- [Information shown]:
· · ·

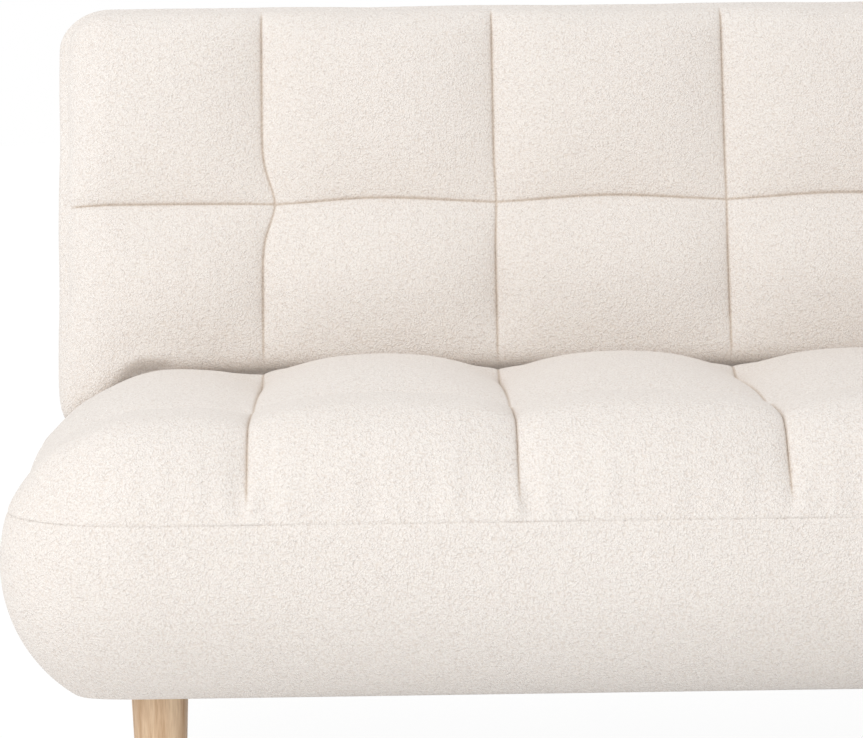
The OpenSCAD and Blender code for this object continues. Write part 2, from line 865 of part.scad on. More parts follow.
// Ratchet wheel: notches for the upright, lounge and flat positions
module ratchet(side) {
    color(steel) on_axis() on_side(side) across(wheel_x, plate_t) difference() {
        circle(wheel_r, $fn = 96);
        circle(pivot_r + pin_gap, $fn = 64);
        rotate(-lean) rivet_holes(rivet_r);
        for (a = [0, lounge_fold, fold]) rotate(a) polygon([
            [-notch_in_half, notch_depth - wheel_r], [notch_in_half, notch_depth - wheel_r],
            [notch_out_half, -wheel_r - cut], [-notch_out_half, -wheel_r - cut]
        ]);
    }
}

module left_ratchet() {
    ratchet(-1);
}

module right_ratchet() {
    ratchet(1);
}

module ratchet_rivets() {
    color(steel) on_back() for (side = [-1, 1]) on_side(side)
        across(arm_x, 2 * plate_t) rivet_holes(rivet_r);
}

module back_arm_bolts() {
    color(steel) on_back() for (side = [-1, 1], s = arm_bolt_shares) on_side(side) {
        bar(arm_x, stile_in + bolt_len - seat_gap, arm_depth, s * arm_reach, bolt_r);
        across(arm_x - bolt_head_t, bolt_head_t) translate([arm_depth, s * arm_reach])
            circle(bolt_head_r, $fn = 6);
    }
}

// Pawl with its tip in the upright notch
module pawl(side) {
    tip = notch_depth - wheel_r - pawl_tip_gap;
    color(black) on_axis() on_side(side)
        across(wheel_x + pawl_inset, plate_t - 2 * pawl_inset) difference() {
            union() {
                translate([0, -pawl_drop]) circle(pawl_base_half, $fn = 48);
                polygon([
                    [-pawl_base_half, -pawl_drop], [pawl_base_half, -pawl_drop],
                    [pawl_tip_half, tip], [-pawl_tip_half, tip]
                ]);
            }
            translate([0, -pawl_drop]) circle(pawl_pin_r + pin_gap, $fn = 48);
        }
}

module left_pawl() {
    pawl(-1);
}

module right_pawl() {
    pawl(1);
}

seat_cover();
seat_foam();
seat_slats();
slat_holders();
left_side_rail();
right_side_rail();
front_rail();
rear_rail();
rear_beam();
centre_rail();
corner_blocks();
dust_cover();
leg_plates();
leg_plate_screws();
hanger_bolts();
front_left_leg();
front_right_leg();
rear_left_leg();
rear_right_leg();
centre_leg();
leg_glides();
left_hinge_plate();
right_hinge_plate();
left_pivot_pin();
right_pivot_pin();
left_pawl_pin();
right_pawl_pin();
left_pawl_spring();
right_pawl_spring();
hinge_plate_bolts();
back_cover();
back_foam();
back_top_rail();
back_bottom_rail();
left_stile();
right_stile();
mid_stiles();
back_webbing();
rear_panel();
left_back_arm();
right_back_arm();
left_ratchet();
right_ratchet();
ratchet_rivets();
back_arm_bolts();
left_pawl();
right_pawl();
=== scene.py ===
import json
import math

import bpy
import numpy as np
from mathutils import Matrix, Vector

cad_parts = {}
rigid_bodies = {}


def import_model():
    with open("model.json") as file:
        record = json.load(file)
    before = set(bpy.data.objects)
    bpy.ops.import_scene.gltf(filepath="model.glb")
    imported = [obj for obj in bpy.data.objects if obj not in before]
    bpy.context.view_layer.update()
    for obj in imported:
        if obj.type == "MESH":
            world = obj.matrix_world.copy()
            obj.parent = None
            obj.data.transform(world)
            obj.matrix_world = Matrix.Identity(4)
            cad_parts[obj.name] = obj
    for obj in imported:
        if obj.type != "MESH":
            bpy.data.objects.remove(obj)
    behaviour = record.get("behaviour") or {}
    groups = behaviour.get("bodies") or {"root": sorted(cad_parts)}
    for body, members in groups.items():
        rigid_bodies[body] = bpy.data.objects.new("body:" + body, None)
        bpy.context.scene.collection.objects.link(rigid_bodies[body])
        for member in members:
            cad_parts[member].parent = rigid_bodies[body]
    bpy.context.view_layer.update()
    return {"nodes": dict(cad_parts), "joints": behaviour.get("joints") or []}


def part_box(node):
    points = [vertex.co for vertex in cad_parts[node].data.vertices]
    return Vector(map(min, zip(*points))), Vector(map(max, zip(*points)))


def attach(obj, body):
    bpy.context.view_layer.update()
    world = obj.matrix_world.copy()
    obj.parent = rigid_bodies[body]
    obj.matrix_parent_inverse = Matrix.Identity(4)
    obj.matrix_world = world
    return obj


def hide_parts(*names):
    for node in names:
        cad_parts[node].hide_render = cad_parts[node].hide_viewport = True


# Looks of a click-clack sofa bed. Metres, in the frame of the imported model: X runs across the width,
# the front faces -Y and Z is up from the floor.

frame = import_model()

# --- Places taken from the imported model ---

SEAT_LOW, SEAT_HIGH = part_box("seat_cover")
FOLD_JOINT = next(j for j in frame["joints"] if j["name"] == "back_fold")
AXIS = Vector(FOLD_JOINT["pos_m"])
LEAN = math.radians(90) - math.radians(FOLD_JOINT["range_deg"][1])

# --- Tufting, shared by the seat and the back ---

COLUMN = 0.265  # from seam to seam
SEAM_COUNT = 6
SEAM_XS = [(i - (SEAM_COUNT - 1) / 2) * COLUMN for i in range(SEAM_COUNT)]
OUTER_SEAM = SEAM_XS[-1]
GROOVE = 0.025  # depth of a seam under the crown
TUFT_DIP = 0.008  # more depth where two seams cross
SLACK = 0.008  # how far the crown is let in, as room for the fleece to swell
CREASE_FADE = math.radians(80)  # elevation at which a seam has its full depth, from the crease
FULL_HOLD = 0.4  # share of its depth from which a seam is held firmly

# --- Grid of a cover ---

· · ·

- [What the exercise asks]:
Your output shall consist solely of the lines from the line with "frame = import_model()" to the line with "# --- Tufting, shared", reproduced exactly, both ends included.

- [Answer to the exercise]:
frame = import_model()

# --- Places taken from the imported model ---

SEAT_LOW, SEAT_HIGH = part_box("seat_cover")
FOLD_JOINT = next(j for j in frame["joints"] if j["name"] == "back_fold")
AXIS = Vector(FOLD_JOINT["pos_m"])
LEAN = math.radians(90) - math.radians(FOLD_JOINT["range_deg"][1])

# --- Tufting, shared by the seat and the back ---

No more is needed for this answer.